Bonnet Carre Spillway Opening Takes Toll On Marine Life
The recent Louisiana high water events along with the opening of the Bonne Carre’ Spillway are having a noticeable effect on the state’s supply of oysters, shrimp, crab and finfish, according to preliminary assessments from the Louisiana Department of Wildlife and Fisheries (LDWF).
The Numbers Are Staggering
Preliminary results from monitoring of commercial harvest using data available as of June 6 show that for oysters on public water-bottoms, landings have declined by 80 percent from the average for the year-to-date and are 89 percent below the average for March-April. Statewide shrimp landings (brown and white shrimp combined) declined by 36 percent for the month of March, and 63 percent for the month of April, when compared to the five-year average.
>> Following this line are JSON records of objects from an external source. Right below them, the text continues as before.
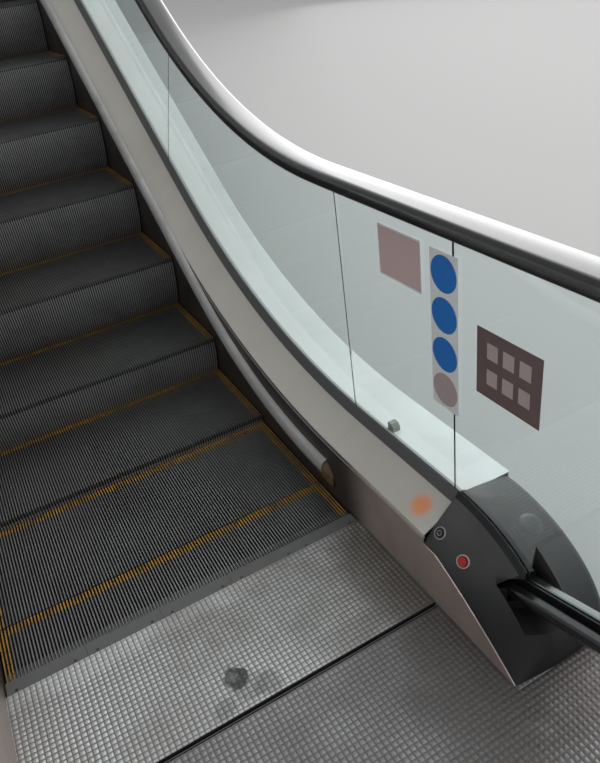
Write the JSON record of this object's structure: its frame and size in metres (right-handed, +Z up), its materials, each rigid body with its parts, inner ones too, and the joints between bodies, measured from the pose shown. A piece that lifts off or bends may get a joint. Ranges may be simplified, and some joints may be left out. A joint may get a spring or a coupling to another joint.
{
  "type": "escalator",
  "caption": "Glass-sided indoor escalator with cleated steps, combs, skirts, decks and looped black handrails, built from the lower floor up.",
  "frame": {"origin": "centre of the underside of the lower bearing angle, at the middle of the width", "axes": "+X to the rider's right when going up, +Y up the run from the lower landing to the upper one, +Z up"},
  "size_m": [1.55, 9.3875, 4.5199],
  "materials": {
    "step_alloy": "cast and machined cleats",
    "structure": "grey primer",
    "comb_alloy": "satin",
    "floor_alloy": "raised small squares",
    "cladding": "satin paint",
    "skirt_dark": "gloss black low-friction paint",
    "deflector_rail": "extruded rail with a rubber lip",
    "inner_deck": "satin beige-grey",
    "outer_deck": "satin white",
    "gasket": "matt black",
    "galvanised": "mill finish",
    "glass": "clear toughened glass, green edge",
    "handrail": "polished black",
    "moulding": "fine-grained charcoal",
    "inlet": "matt black",
    "ring": "pale",
    "button_red": "gloss red",
    "key_steel": "polished",
    "block": "grey moulding"
  },
  "bodies": {
    "machine": {"steps_1": "step_alloy", "steps_2": "step_alloy", "steps_3": "step_alloy", "steps_4": "step_alloy", "steps_5": "step_alloy", "tracks": "structure", "comb_lower": "comb_alloy", "comb_upper": "comb_alloy", "comb_carrier_lower": "floor_alloy", "comb_carrier_upper": "floor_alloy", "floor_covers_lower": "floor_alloy", "floor_covers_upper": "floor_alloy", "landing_frame_lower": "structure", "landing_frame_upper": "structure", "lower_bearing": "structure", "upper_bearing": "structure", "truss_left": "structure", "truss_right": "structure", "cross_beams": "structure", "side_panels_left": "cladding", "side_panels_right": "cladding", "soffit": "cladding", "end_plate": "cladding", "skirt_left": "skirt_dark", "skirt_right": "skirt_dark", "deflectors": "deflector_rail", "inner_deck_left": "inner_deck", "inner_deck_right": "inner_deck", "outer_deck_left": "outer_deck", "outer_deck_right": "outer_deck", "gaskets_left": "gasket", "gaskets_right": "gasket", "glass_clamps": "galvanised", "glass_left": "glass", "glass_right": "glass", "handrail_guides": "galvanised", "handrail_left": "handrail", "handrail_right": "handrail", "newel_base_lower_left": "moulding", "newel_base_lower_right": "moulding", "newel_bases_upper": "moulding", "inlets_lower": "inlet", "inlets_upper": "inlet", "control_rings": "ring", "deck_block": "block"},
    "stop_button": {"stop_button": "button_red"},
    "key_switch": {"key_switch": "key_steel"}
  },
  "joints": [
    {"name": "stop_press", "type": "slide", "parent": "machine", "child": "stop_button", "axis": [0.7371, 0.2723, -0.6185], "range_m": [0, 0.005]},
    {"name": "key_turn", "type": "hinge", "parent": "machine", "child": "key_switch", "pos_m": [0.536, 1.1145, 0.3665], "axis": [-0.7119, -0.0157, 0.7021], "range_deg": [-45, 45]}
  ]
}
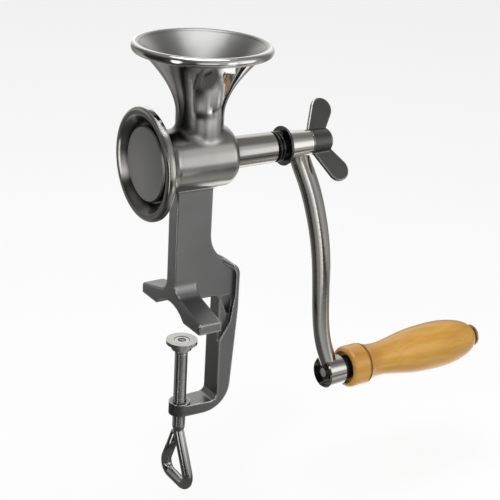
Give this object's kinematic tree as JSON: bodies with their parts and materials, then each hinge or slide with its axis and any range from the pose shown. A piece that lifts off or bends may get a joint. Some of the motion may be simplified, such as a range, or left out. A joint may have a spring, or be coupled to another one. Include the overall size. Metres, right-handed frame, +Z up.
{
  "type": "hand crank grinder",
  "caption": "Table-clamp hand grinder with trumpet hopper, feed worm, grinding burrs, spring and wing nut adjustment, S-shaped crank and wooden grip.",
  "frame": {"origin": "on the plane of the feet's soles (the table top), straight below the hopper's axis", "axes": "+X along the crank shaft from the grinding disc to the crank, +Z up through the hopper"},
  "size_m": [0.2757, 0.08, 0.2798],
  "materials": {
    "polished_steel": "mirror polished stainless steel casting",
    "cast_steel": "satin blasted stainless steel casting",
    "bush_bronze": "plain bearing bronze",
    "burr_steel": "machined teeth",
    "disc_steel": "fine turned face",
    "turned_steel": "turned",
    "spring_steel": "oil-blackened spring wire",
    "dark_steel": "blackened steel",
    "crank_steel": "mirror polished",
    "bright_steel": "bright polished",
    "grip_wood": "clear varnished beech",
    "wing_steel": "satin blasted",
    "screw_steel": "polished bent rod"
  },
  "bodies": {
    "mill": {"mill_body": "polished_steel", "clamp_frame": "cast_steel", "sleeve_bush": "bush_bronze", "fixed_burr": "burr_steel", "burr_screws": "turned_steel"},
    "rotor": {"grinding_disc": "disc_steel", "worm_shaft": "turned_steel", "drive_pin": "turned_steel", "pressure_spring": "spring_steel"},
    "crank": {"crank_arm": "crank_steel", "thrust_washer": "dark_steel", "lock_nut": "dark_steel", "grip_bolt": "bright_steel", "grip_spacer": "dark_steel", "head_washer": "bright_steel"},
    "wing_nut": {"wing_nut": "wing_steel"},
    "grip": {"wooden_grip": "grip_wood"},
    "clamp_pad": {"clamp_pad": "screw_steel"},
    "clamp_screw": {"clamp_screw": "screw_steel", "pad_rivet": "turned_steel"}
  },
  "joints": [
    {"name": "crank_spin", "type": "hinge", "parent": "mill", "child": "rotor", "pos_m": [0, 0, 0.0945], "axis": [1, 0, 0], "continuous": true},
    {"name": "hub_slide", "type": "slide", "parent": "rotor", "child": "crank", "axis": [1, 0, 0], "range_m": [-0.00063, 0.00187], "deforming": ["pressure_spring"]},
    {"name": "wing_nut_turn", "type": "hinge", "parent": "crank", "child": "wing_nut", "pos_m": [0.085, 0, 0.0945], "axis": [1, 0, 0], "range_deg": [-190, 550]},
    {"name": "grip_spin", "type": "hinge", "parent": "crank", "child": "grip", "pos_m": [0.17, 0, -0.0668], "axis": [1, 0, 0], "continuous": true},
    {"name": "clamp_travel", "type": "slide", "parent": "mill", "child": "clamp_pad", "axis": [0, 0, 1], "range_m": [-0.03125, 0.00625]},
    {"name": "clamp_screw_turn", "type": "hinge", "parent": "clamp_pad", "child": "clamp_screw", "pos_m": [-0.006, 0, -0.05], "axis": [0, 0, 1], "range_deg": [-9060, 1860]}
  ],
  "couplings": [
    {"joint": "wing_nut_turn", "follows": "hub_slide", "rad_per_m": 5026.5},
    {"joint": "clamp_screw_turn", "follows": "clamp_travel", "rad_per_m": 5026.5}
  ]
}
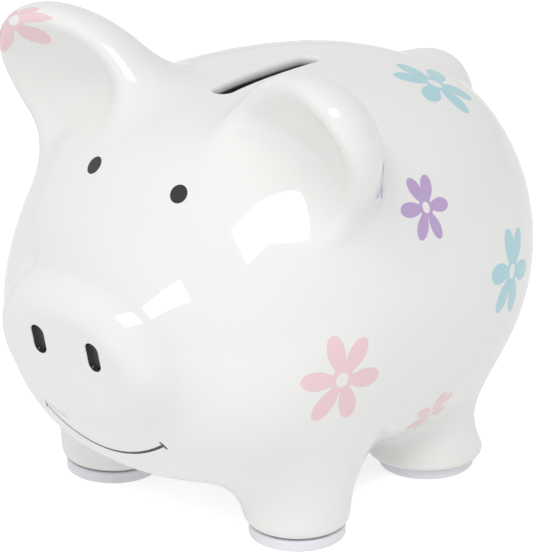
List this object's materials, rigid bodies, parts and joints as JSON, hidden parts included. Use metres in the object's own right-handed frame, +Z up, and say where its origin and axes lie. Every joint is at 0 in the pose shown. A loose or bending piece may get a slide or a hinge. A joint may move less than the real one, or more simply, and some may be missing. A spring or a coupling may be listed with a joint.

Statewide blue crab landings have decreased by 33 percent for the month of March, and 45 percent for the month of April when compared to the five-year average. Concerning finfish, preliminary findings show that landings are down for black drum, 53 percent in the Vermilion-Tech basin and down 43 percent year-to-date in the Calcasieu basin, commercial black drum landings are down 31 percent year to date. Recreational harvest of red drum and spotted seatrout are also reduced compared to other recent years, as monitored by LA Creel. Right now LDWF personnel are also monitoring salinities as well as abundance of fish and shellfish in all the major estuaries of the coast.
Furthermore, LDWF biologists found that since January, there has been an increase in sea turtle and marine mammal strandings along the coast of the state. Sunday, June 16th, marked 80 days that the Bonnet Carré Spillway has been open so far this year. The latest opening on May 10 was the second time this year, a first in the 88-year history of the spillway.